At this year’s recently-concluded Gin Weekender at the Oval cricket ground one of the most interesting spirits I tasted was right at the end of the event, when a bottle of Bimber Distillery’s Da Hong Pao Tea Gin was being passed around to keep up the troops’ spirits during the clearup.

The Bimber Distillery in west London was only established in 2015 and making gin would seem to be very much a side project while they’re waiting for their single malt whisky to come of age – there’s no mention of gin anywhere on their website’s home page.

All of which makes the excellent quality of their gin a very pleasant surprise and, as a whisky-lover, fills me with a pleasant anticipation for their single malt, the first cask of which came of age last Sunday (26th May) and is scheduled for release this September.

In the meantime, for a whisky distillery they make a damn good gin flavoured with Da Hong Pao tea, an expensive variety of roasted Oolong.

Original Da Hong Pao tea apparently comes from the three last remaining thousand-year-old Da Hong Pao trees in China which collectively produce 400g of tea annually (at around a thousand quid a gram), so we’ll go ahead and assume that this is from the more obtainable (but still pricey) cloned varieties.
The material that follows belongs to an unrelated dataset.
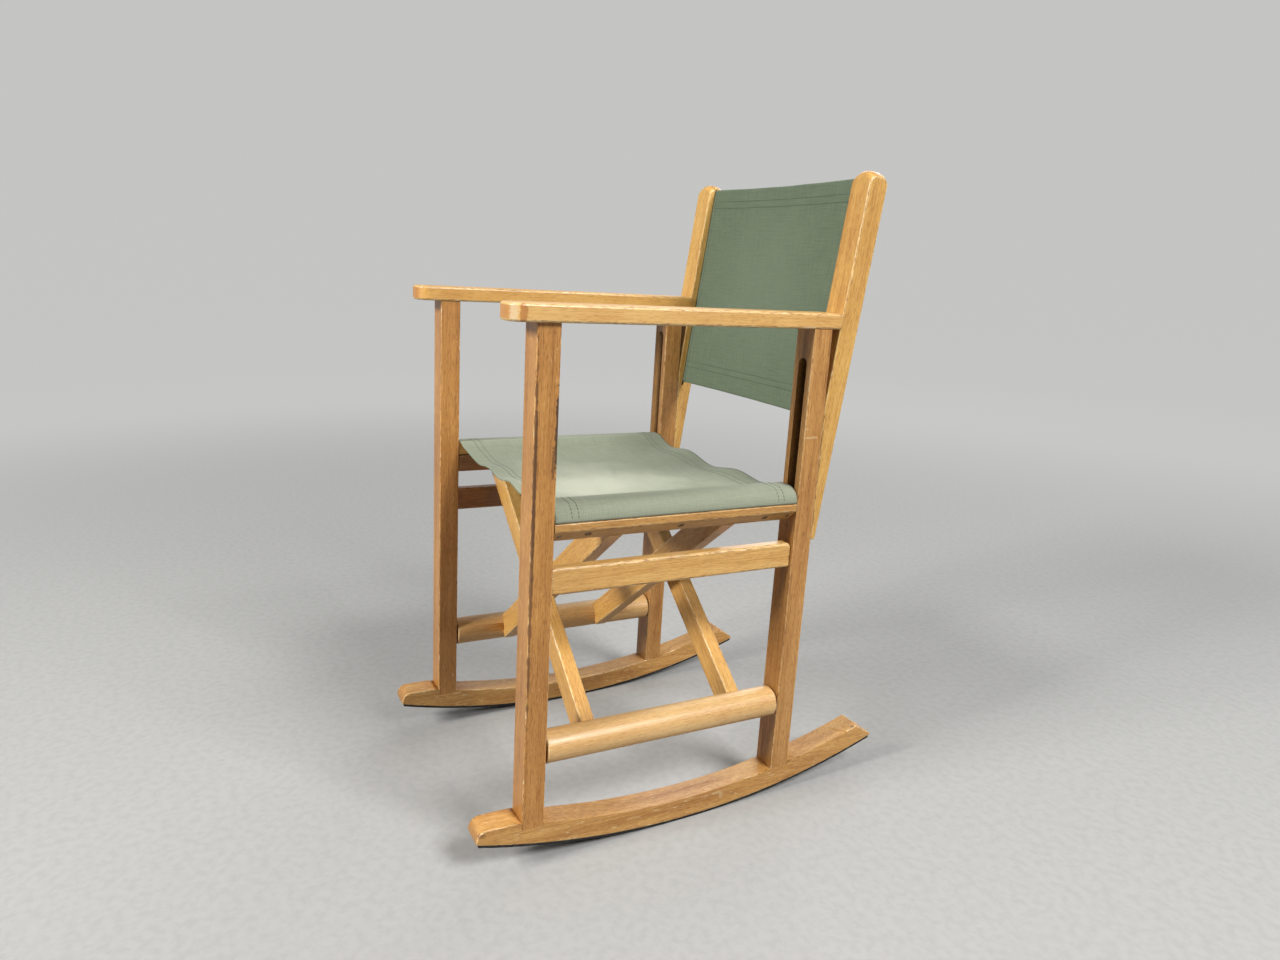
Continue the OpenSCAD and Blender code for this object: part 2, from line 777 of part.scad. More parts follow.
// Direction across the cloth at each column, outwards over the bars and up on the seat.
function across(line, i) =
    let (a = line[max(i - 1, 0)], b = line[min(i + 1, len(line) - 1)], d = b - a)
    [d[1], -d[0]] / norm(d);
function line_side(line, i, off) = line[i] - across(line, i) * off;
line_n = 2 * wrap_n + seat_cols;

// Y of a row: the edges are drawn in between the bars.
function row_y(v, x) =
    rail_front + canvas_gap + v * (rail_len - 2 * canvas_gap)
    + (1 - 2 * v) * edge_draw * max(0, 1 - pow(x / bar_corner_x, 2));

seat_lines = [for (j = [0:seat_rows - 1]) canvas_line(j / (seat_rows - 1))];
seat_points = [for (off = [canvas_t / 2, -canvas_t / 2], j = [0:seat_rows - 1], i = [0:line_n - 1])
    let (p = line_side(seat_lines[j], i, -off))
    [p[0], row_y(j / (seat_rows - 1), seat_lines[j][i][0]), p[1]]];
function seat_id(side, j, i) = (side * seat_rows + j) * line_n + i;
seat_faces = concat(
    [for (j = [0:seat_rows - 2], i = [0:line_n - 2], h = [0, 1]) h == 0
        ? [seat_id(0, j, i), seat_id(0, j, i + 1), seat_id(0, j + 1, i + 1)]
        : [seat_id(0, j, i), seat_id(0, j + 1, i + 1), seat_id(0, j + 1, i)]],
    [for (j = [0:seat_rows - 2], i = [0:line_n - 2], h = [0, 1]) h == 0
        ? [seat_id(1, j, i), seat_id(1, j + 1, i + 1), seat_id(1, j, i + 1)]
        : [seat_id(1, j, i), seat_id(1, j + 1, i), seat_id(1, j + 1, i + 1)]],
    [for (e = [0, 1], i = [0:line_n - 2], h = [0, 1])
        let (j = e * (seat_rows - 1), a = seat_id(0, j, i), b = seat_id(0, j, i + 1),
             c = seat_id(1, j, i), d = seat_id(1, j, i + 1),
             f = h == 0 ? [a, d, b] : [a, c, d])
        e == 0 ? f : [f[2], f[1], f[0]]],
    [for (e = [0, 1], j = [0:seat_rows - 2], h = [0, 1])
        let (i = e * (line_n - 1), a = seat_id(0, j, i), b = seat_id(0, j + 1, i),
             c = seat_id(1, j, i), d = seat_id(1, j + 1, i),
             f = h == 0 ? [a, b, d] : [a, d, c])
        e == 0 ? f : [f[2], f[1], f[0]]]
);

module rocker_left() { color(beech_shade) on_left() rocker(); }
module rocker_right() { color(beech_shade) seated() rocker(); }
module sole_left() { color(rubber) on_left() sole(); }
module sole_right() { color(rubber) seated() sole(); }
module front_post_left() { color(beech_shade) on_left() post(0, -1); }
module front_post_right() { color(beech_shade) seated() post(0, -1); }
module rear_post_left() { color(beech_shade) on_left() post(rear_y, 1); }
module rear_post_right() { color(beech_shade) seated() post(rear_y, 1); }
module arm_left() { color(beech) on_left() arm(); }
module arm_right() { color(beech) seated() arm(); }
module stretcher_left() { color(beech_rail) on_left() stretcher(); }
module stretcher_right() { color(beech_rail) seated() stretcher(); }
module back_upright_left() { color(beech) on_left() back_upright(); }
module back_upright_right() { color(beech) seated() back_upright(); }
module frame_dowels_left() { color(beech_rail) on_left() frame_dowel_set(0); }
module frame_dowels_right() { color(beech_rail) seated() frame_dowel_set(0); }
module stretcher_pegs_left() { color(beech_rail) on_left() peg_set(0); }
module stretcher_pegs_right() { color(beech_rail) seated() peg_set(0); }
module upright_screws_left() { color(steel) on_left() upright_screw_set(0, 0); }
module upright_screws_right() { color(steel) seated() upright_screw_set(0, 0); }
module canvas_rod_left() { color(steel) on_left() canvas_rod(); }
module canvas_rod_right() { color(steel) seated() canvas_rod(); }

module back_canvas() {
    color(sage) seated() leaned() translate([0, back_set, -back_drop]) {
        flat = rod_x - hem_r + canvas_t / 2;
        translate([-flat, -canvas_t / 2, 0]) cube([2 * flat, canvas_t, back_h]);
        for (side = [-1, 1]) translate([side * rod_x, 0, 0]) back_hem();
    }
}

module seat_canvas() {
    color(sage_pale) seated() polyhedron(points = seat_points, faces = seat_faces, convexity = 8);
}

module lower_rail_left() {
    color(beech_rail) on_left() lower_rail([leg_a_front_y, leg_a_rear_y]);
}
module lower_rail_right() {
    color(beech_rail) seated() lower_rail([leg_b_front_y, leg_b_rear_y]);
}
module seat_rail_left() {
    color(beech) on_left() seat_rail([leg_b_front_y, leg_b_rear_y]);
}
module seat_rail_right() {
    color(beech) seated() seat_rail([leg_a_front_y, leg_a_rear_y]);
}
module seat_bar_left() { color(beech_rail) on_left() seat_bar(); }
module seat_bar_right() { color(beech_rail) seated() seat_bar(); }
module bar_screws_left() { color(steel) on_left() bar_screw_set(0); }
module bar_screws_right() { color(steel) seated() bar_screw_set(0); }
module guide_pins_left() { color(beech_rail) on_left() nailed_pins(); }
module guide_pins_right() { color(beech_rail) seated() nailed_pins(); }
module pin_nails_left() { color(steel) on_left() nail_set(0); }
module pin_nails_right() { color(steel) seated() nail_set(0); }
module leg_a_front() { color(beech) seated() leg(leg_a_front_y, run_gap); }
module leg_a_rear() { color(beech) seated() leg(leg_a_rear_y, run_gap); }
module leg_b_front() { color(beech) on_left() leg(leg_b_front_y, fix_gap); }
module leg_b_rear() { color(beech) on_left() leg(leg_b_rear_y, fix_gap); }

module pivot_bolts() {
    color(steel) seated() {
        pivot_bolt(leg_b_front_y, 1, front_nut_y + nut_t + bolt_tail - leg_b_front_y);
        pivot_bolt(leg_b_rear_y + leg_t, -1, leg_b_rear_y + leg_t - rear_nut_y + bolt_tail);
    }
}

module pivot_washers() {
    color(steel) seated() {
        washer(leg_a_front_y - washer_gap - washer_t);
        washer(front_nut_y - washer_t);
        washer(rear_nut_y + nut_t);
    }
}

module pivot_nuts() {
    color(steel) seated() {
        nut(front_nut_y);
        nut(rear_nut_y);
    }
}

module pivot_spacer() {
    start = leg_a_rear_y + leg_t + 2 * washer_gap;
    color(beech_rail) seated() difference() {
        bar_y(0, start, pivot_z, spacer_r, leg_b_rear_y - start);
        bar_y(0, start - over, pivot_z, bolt_r + fix_gap, leg_b_rear_y - start + 2 * over);
    }
}

rocker_left();
rocker_right();
sole_left();
sole_right();
front_post_left();
front_post_right();
rear_post_left();
rear_post_right();
arm_left();
arm_right();
stretcher_left();
stretcher_right();
back_upright_left();
back_upright_right();
frame_dowels_left();
frame_dowels_right();
stretcher_pegs_left();
stretcher_pegs_right();
upright_screws_left();
upright_screws_right();
canvas_rod_left();
canvas_rod_right();
back_canvas();
seat_canvas();
lower_rail_left();
lower_rail_right();
seat_rail_left();
seat_rail_right();
seat_bar_left();
seat_bar_right();
bar_screws_left();
bar_screws_right();
guide_pins_left();
guide_pins_right();
pin_nails_left();
pin_nails_right();
leg_a_front();
leg_a_rear();
leg_b_front();
leg_b_rear();
pivot_bolts();
pivot_washers();
pivot_nuts();
pivot_spacer();
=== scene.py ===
"""Looks of a child's folding rocking chair: varnished beech, cotton canvas, rubber soles.

Sizes are in millimetres in the chair's own upright axes (x across, y front to back,
z up the posts) until Stance sets them back by the chair's lean, in metres.
"""

from __future__ import annotations

import logging
import math
from contextlib import contextmanager
from dataclasses import dataclass, field
from enum import Enum
from typing import Any, Iterator, Optional, Sequence, Union

import bmesh
import bpy
import numpy as np
from mathutils import Matrix, Vector

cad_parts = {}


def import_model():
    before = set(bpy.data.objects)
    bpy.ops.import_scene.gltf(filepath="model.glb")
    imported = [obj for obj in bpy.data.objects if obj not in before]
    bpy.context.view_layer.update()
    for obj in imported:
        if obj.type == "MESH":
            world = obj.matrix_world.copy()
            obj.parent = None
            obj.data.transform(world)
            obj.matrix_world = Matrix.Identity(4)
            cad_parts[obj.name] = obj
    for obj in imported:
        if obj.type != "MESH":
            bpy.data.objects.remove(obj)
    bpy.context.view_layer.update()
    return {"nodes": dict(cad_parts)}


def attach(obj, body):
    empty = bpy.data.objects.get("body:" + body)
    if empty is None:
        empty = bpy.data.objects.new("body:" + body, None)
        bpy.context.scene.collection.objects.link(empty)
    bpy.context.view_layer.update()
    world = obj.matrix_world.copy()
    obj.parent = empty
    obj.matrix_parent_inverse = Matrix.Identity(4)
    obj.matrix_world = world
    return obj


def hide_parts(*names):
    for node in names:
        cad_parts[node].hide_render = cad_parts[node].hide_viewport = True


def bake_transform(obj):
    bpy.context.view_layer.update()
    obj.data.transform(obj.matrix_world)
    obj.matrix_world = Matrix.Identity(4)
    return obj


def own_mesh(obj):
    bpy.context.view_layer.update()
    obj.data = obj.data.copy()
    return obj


LOG = logging.getLogger("rocking_chair")
MM = 0.001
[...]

The tea is brewed and drained before being infused with a high strength gin for maximum extraction. It’s bottled at 51.3% to lock in the flavour.
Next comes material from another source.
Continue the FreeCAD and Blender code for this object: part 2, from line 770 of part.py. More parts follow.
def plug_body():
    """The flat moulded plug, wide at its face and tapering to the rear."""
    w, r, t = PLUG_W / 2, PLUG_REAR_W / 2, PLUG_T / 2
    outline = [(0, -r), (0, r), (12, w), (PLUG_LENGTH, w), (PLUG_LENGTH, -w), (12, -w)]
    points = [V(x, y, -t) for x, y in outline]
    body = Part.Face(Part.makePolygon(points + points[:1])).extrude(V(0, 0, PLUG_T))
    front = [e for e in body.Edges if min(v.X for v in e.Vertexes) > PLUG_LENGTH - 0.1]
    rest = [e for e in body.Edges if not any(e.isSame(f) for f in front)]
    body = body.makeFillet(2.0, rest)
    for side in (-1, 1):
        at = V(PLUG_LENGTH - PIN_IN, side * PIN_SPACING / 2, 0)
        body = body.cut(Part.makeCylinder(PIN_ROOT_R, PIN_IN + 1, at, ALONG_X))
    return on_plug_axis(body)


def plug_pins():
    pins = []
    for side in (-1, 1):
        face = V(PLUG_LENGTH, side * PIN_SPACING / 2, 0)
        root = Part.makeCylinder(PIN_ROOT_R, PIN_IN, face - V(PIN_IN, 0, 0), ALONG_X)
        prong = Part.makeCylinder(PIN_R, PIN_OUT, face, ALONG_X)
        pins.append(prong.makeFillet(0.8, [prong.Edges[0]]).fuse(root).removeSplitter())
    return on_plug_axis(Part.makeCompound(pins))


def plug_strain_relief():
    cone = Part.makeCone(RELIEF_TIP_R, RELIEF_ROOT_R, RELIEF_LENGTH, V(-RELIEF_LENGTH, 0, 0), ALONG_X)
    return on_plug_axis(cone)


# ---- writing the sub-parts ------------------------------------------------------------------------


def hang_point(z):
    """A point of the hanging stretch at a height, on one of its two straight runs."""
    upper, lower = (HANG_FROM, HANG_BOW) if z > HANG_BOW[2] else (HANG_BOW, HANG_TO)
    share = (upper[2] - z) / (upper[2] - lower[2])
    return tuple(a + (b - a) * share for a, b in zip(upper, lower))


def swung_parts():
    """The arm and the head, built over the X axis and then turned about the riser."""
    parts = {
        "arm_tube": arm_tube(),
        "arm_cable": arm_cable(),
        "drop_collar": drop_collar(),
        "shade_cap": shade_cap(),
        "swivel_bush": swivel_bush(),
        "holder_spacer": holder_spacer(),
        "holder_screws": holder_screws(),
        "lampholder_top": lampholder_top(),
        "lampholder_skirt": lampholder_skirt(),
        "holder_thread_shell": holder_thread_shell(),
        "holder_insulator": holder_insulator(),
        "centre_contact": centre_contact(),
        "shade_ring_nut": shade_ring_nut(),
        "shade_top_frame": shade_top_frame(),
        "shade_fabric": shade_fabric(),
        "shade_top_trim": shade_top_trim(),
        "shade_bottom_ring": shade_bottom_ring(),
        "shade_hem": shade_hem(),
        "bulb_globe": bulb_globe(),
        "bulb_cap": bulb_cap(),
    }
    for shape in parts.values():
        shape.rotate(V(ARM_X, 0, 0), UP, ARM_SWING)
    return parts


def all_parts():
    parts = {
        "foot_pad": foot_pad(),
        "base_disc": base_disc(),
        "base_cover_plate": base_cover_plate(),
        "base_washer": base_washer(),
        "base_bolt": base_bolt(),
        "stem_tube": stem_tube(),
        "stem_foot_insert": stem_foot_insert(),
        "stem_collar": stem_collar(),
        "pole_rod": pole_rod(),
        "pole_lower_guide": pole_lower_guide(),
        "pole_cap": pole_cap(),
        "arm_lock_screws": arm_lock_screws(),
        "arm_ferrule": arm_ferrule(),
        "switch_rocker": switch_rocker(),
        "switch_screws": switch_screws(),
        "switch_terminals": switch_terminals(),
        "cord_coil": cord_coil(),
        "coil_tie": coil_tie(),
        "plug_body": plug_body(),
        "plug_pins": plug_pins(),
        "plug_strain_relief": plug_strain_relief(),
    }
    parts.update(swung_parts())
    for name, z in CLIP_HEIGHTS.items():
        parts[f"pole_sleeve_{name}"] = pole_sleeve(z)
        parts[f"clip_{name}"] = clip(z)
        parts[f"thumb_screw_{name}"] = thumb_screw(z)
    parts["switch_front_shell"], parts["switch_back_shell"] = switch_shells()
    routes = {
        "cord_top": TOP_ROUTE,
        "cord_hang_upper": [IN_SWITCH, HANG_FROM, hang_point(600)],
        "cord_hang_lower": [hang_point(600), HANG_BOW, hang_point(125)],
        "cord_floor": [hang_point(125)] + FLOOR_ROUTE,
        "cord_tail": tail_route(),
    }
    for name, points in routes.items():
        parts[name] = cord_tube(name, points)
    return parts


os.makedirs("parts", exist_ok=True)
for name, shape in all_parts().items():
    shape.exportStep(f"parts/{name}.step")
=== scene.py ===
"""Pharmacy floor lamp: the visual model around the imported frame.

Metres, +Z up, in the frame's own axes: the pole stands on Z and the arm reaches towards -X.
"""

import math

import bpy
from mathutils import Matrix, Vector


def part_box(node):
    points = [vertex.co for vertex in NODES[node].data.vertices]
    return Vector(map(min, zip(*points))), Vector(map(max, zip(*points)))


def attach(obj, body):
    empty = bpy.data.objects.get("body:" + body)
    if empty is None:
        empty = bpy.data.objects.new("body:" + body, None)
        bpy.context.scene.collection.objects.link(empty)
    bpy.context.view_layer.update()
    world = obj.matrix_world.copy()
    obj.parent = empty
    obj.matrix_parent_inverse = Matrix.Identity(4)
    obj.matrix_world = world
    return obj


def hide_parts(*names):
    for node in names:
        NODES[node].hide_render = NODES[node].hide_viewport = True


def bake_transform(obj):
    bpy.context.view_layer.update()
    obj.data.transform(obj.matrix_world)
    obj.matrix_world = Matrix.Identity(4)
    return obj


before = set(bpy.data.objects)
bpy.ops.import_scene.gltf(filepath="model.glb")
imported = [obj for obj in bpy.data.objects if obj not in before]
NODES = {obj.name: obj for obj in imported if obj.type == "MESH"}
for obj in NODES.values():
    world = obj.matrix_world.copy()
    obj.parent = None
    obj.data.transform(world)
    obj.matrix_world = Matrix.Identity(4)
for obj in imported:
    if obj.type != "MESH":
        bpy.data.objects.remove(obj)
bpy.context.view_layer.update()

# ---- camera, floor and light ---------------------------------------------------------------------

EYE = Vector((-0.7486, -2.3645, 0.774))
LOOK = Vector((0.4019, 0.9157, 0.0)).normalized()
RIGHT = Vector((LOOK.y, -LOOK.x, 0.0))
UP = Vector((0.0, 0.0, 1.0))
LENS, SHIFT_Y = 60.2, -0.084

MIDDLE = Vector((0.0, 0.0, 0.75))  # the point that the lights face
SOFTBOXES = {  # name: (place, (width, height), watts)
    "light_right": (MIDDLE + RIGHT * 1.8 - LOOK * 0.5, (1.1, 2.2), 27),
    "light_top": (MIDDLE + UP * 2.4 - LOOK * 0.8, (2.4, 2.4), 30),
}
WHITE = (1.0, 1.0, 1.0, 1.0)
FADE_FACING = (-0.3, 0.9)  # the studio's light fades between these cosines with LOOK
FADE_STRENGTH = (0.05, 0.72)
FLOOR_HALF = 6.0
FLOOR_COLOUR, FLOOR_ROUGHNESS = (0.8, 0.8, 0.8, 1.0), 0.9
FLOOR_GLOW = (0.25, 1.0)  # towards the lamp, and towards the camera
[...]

Bimber Da Hong Pao Oolong Tea Gin

A very sexy bottle, isn’t it?


Bimber Distillery Da Hong Pao Gin, 51.3%, 50cl £38.75 from their website

Colour: I don’t usually talk about this because, seriously, what’s the point. But on this occasion I’ll mention that it’s the rich, dark gold of an aged Speyside…

Nose: Plenty of juniper and citrus: lemon, lime, grapefruit, blood orange – thank God, it’s an actual gin!. Develops a hint of gingerbread and cinnamon, then gets more floral and aromatic with notes of dried lavender, violet and potpourri, gentian and then fresh topsoil and camphor wood.

Palate: Much more emphasis on the aromatic / potpourri spectrum and now the tea comes through strongly, both in flavour and in the drying, tannic mouthfeel. Thankfully there’s still plenty of juniper and the spiky, lemony citrus is still there for balance.

Finish: Long, warm, tannic and mostly savoury, with tree bark, clove and hot cinnamon.  The floral, aromatic side comes through towards a slightly menthol finish.

G&T: (Made at a 2:5 ratio, no wedge) Very pleasant, with lifted juniper and citrus accompanied by prominent dry – but not too dry – tannic notes. I only had a small sample so couldn’t experiment with different ratios or any garnishes. But I wouldn’t put lime or lemon in this, I suspect it might clash.

Comment: It’s easy to dismiss flavoured gins – particularly those with fancy, exotic-sounding ingredients – as faddy and hipsterish, and a lot of the time you’d be absolutely correct.  But Bimber’s Da Hong Pao really works, and almost certainly the trick is the strength – the flavour extracted from the tea is characterful enough to temper the alcoholic potency very well, which means that it doesn’t feel harsh at all despite the abv. Bravo!